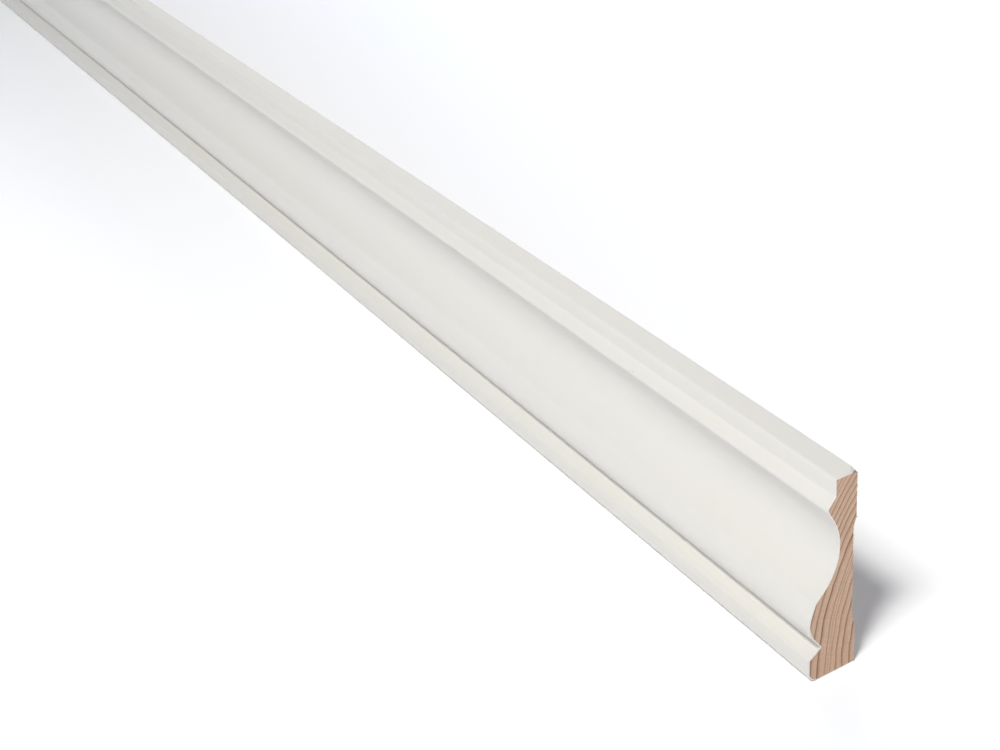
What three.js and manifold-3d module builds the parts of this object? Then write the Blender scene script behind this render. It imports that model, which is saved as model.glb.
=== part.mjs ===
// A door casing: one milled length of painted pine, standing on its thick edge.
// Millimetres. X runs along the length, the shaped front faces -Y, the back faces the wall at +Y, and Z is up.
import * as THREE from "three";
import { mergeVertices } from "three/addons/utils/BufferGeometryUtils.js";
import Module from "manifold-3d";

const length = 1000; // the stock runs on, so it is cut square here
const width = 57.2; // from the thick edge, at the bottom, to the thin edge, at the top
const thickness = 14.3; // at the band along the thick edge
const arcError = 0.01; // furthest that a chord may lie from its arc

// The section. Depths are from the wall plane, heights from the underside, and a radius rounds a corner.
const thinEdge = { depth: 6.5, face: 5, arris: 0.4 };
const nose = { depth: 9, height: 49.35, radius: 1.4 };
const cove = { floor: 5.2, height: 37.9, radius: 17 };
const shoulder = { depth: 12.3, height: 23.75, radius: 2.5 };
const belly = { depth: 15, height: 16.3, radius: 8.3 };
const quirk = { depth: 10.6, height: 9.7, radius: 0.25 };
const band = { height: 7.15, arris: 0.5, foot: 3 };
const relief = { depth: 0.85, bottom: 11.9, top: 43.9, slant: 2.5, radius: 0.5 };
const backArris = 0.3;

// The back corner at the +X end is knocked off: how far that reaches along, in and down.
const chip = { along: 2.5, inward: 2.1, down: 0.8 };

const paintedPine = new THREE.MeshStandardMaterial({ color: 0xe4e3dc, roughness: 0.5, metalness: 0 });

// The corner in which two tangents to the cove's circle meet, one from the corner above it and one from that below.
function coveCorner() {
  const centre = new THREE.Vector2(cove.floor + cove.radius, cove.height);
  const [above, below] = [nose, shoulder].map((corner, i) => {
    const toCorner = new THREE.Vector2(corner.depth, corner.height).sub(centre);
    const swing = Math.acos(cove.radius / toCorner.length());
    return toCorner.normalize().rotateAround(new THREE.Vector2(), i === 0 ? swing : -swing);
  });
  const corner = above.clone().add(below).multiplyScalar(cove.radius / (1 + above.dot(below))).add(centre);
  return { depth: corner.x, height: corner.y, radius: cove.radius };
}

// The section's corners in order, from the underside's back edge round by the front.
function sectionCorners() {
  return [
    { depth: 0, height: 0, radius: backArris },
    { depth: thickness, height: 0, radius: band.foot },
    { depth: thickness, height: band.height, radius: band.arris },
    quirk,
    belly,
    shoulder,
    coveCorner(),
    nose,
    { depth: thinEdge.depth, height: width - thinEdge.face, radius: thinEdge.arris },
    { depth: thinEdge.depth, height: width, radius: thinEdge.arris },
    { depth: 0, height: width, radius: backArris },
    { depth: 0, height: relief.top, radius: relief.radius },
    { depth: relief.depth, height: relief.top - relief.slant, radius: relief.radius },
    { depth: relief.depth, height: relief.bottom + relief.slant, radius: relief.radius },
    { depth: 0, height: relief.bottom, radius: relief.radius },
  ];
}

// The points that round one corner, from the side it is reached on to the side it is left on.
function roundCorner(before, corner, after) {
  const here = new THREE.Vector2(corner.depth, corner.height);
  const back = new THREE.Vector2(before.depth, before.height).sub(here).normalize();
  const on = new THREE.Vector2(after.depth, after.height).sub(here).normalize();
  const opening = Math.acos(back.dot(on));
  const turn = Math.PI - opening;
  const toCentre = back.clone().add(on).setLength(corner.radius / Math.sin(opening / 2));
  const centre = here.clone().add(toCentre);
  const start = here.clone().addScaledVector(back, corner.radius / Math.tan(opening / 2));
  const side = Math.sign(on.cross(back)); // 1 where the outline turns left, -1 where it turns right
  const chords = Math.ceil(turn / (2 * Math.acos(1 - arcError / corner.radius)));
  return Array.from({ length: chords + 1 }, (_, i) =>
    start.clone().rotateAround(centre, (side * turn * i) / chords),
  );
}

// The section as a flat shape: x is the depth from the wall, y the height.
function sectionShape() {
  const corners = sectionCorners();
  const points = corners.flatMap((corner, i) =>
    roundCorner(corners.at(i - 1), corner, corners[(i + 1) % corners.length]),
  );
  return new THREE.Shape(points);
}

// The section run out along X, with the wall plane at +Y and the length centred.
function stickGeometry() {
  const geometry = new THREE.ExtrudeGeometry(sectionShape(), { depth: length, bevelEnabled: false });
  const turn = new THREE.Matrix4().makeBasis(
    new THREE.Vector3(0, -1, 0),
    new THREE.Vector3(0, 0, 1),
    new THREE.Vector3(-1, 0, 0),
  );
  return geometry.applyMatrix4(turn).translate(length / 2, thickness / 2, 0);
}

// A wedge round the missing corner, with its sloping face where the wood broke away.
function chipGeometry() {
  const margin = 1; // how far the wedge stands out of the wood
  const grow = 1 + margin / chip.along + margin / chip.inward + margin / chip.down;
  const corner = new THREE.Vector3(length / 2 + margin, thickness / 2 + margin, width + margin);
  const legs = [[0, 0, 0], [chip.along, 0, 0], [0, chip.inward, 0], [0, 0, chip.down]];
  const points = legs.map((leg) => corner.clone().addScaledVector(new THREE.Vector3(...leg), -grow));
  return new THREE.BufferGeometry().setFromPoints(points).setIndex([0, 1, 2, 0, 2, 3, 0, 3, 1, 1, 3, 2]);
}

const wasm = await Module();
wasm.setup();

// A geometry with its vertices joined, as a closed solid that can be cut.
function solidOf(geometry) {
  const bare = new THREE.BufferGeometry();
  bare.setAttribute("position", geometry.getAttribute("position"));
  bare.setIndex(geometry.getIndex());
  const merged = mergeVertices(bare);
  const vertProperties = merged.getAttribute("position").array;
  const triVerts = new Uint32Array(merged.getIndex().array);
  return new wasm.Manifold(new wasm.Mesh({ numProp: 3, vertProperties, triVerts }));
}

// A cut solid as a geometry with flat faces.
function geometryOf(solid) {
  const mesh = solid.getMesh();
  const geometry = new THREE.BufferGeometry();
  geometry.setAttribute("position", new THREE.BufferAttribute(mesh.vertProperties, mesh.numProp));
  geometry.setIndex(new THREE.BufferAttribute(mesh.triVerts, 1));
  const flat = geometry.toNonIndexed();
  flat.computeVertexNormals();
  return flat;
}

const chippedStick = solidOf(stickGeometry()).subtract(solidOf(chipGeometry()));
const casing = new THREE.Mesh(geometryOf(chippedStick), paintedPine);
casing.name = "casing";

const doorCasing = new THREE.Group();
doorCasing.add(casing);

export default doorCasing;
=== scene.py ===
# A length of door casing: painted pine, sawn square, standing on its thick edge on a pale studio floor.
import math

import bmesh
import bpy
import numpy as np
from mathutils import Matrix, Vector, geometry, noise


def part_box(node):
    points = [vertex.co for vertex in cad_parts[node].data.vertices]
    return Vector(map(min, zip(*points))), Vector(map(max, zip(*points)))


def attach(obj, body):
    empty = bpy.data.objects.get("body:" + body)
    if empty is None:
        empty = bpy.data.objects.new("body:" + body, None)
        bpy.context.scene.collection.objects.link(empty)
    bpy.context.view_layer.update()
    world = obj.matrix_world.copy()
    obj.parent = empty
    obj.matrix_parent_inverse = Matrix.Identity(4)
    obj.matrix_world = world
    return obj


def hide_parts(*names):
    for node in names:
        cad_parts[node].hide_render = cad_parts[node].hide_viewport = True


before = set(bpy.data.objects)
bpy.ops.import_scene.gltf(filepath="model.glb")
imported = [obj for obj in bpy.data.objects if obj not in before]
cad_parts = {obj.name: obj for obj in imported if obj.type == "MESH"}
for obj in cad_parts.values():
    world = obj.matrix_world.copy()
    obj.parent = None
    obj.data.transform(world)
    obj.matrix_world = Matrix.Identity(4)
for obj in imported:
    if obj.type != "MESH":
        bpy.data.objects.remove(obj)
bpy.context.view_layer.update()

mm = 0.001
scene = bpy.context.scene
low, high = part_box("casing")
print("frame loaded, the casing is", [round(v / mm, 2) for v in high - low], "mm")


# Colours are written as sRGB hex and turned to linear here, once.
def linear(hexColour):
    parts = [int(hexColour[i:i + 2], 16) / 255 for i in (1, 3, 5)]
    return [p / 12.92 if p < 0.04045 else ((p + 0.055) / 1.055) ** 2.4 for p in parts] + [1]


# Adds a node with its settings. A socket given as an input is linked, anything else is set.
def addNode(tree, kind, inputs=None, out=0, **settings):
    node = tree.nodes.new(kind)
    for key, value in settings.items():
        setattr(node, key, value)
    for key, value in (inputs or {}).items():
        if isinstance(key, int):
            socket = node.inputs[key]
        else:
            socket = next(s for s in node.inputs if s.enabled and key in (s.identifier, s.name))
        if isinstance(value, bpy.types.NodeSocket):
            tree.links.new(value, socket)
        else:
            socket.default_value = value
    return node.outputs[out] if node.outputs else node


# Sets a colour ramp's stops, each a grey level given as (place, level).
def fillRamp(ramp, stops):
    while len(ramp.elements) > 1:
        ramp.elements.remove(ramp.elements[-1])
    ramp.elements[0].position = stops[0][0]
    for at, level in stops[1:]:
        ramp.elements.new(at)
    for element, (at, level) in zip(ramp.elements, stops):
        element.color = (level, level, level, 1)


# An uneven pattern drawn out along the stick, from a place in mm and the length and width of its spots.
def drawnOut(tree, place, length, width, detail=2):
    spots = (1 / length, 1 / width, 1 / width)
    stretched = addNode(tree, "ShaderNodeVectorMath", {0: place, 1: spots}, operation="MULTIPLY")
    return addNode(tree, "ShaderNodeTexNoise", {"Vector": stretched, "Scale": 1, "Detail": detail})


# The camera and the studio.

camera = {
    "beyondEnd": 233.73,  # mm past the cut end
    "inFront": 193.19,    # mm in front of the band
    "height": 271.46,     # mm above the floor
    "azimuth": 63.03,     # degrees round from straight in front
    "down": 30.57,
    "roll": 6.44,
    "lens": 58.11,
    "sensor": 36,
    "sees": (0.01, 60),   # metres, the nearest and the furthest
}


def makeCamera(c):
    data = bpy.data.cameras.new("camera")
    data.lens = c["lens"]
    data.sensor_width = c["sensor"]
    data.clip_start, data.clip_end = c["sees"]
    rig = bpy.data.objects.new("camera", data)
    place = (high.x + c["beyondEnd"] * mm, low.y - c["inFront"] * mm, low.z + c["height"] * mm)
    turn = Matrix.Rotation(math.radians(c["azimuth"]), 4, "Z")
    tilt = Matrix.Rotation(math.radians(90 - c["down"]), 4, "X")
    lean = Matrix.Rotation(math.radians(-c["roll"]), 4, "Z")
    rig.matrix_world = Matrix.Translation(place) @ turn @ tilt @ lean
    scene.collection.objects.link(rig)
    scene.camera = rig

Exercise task
In the listing above, locate the line with "const wasm = await Module();" and the line with "cad_parts[node].hide_render = cad_parts[node].hide_viewport", then extract exactly those lines and every line between them, and nothing more.

Output
const wasm = await Module();
wasm.setup();

// A geometry with its vertices joined, as a closed solid that can be cut.
function solidOf(geometry) {
  const bare = new THREE.BufferGeometry();
  bare.setAttribute("position", geometry.getAttribute("position"));
  bare.setIndex(geometry.getIndex());
  const merged = mergeVertices(bare);
  const vertProperties = merged.getAttribute("position").array;
  const triVerts = new Uint32Array(merged.getIndex().array);
  return new wasm.Manifold(new wasm.Mesh({ numProp: 3, vertProperties, triVerts }));
}

// A cut solid as a geometry with flat faces.
function geometryOf(solid) {
  const mesh = solid.getMesh();
  const geometry = new THREE.BufferGeometry();
  geometry.setAttribute("position", new THREE.BufferAttribute(mesh.vertProperties, mesh.numProp));
  geometry.setIndex(new THREE.BufferAttribute(mesh.triVerts, 1));
  const flat = geometry.toNonIndexed();
  flat.computeVertexNormals();
  return flat;
}

const chippedStick = solidOf(stickGeometry()).subtract(solidOf(chipGeometry()));
const casing = new THREE.Mesh(geometryOf(chippedStick), paintedPine);
casing.name = "casing";

const doorCasing = new THREE.Group();
doorCasing.add(casing);

export default doorCasing;
=== scene.py ===
# A length of door casing: painted pine, sawn square, standing on its thick edge on a pale studio floor.
import math

import bmesh
import bpy
import numpy as np
from mathutils import Matrix, Vector, geometry, noise


def part_box(node):
    points = [vertex.co for vertex in cad_parts[node].data.vertices]
    return Vector(map(min, zip(*points))), Vector(map(max, zip(*points)))


def attach(obj, body):
    empty = bpy.data.objects.get("body:" + body)
    if empty is None:
        empty = bpy.data.objects.new("body:" + body, None)
        bpy.context.scene.collection.objects.link(empty)
    bpy.context.view_layer.update()
    world = obj.matrix_world.copy()
    obj.parent = empty
    obj.matrix_parent_inverse = Matrix.Identity(4)
    obj.matrix_world = world
    return obj


def hide_parts(*names):
    for node in names:
        cad_parts[node].hide_render = cad_parts[node].hide_viewport = True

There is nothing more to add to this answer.